Diageo, the British drinks giant, has agreed to sell most of its U.S.-based Chateau and Estate Wines division—along with the U.K.-based Percy Fox business—to TWE for $552 million. The deal is expected to close around the end of the year and includes $48 million in capitalized leases.
“Wine is no longer core to Diageo, and this sale gives us greater focus,” Diageo CEO Ivan Menezes said today in a news release announcing the deal. “With the completion of this transaction, Diageo will have released £1 billion ($1.5 billion) from the sale of non-core assets since the start of the financial year.”
Headquartered in Napa, Calif., Diageo Chateau and Estate Wines includes Beaulieu Vineyard, Chalone Vineyard, Acacia Vineyard, Provenance Vineyards, Rosenblum Cellars and Sterling Vineyards.
Diageo is keeping Chalone and Acacia, while the other properties would be assumed by TWE, which owns Beringer Vineyards, Chateau St. Jean, Etude Wines, St. Clement Vineyards and Stags’ Leap Winery. TWE Americas operations also are based in Napa.
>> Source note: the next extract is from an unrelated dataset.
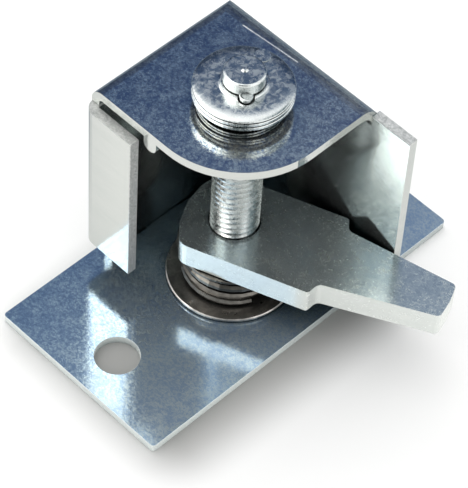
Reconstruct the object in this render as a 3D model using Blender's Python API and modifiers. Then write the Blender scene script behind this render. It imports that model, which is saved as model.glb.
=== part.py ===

TWE gains Blossom Hill, which is one of largest California wine brands in the U.K.
TWE had been the subject of buyout rumors since 2013, and two competing U.S. private equity groups tried to buy the company in September 2014. Their offers of around $3 billion, however, weren’t enough to convince CEO Michael Clark and shareholders to sell.
Clark’s plan for TWE has been to improve sales through its premium brands such as Beringer. The company just recently sold its sprawling Asti Winery and 275 acres of vineyards to E. & J. Gallo Winery for an undisclosed price.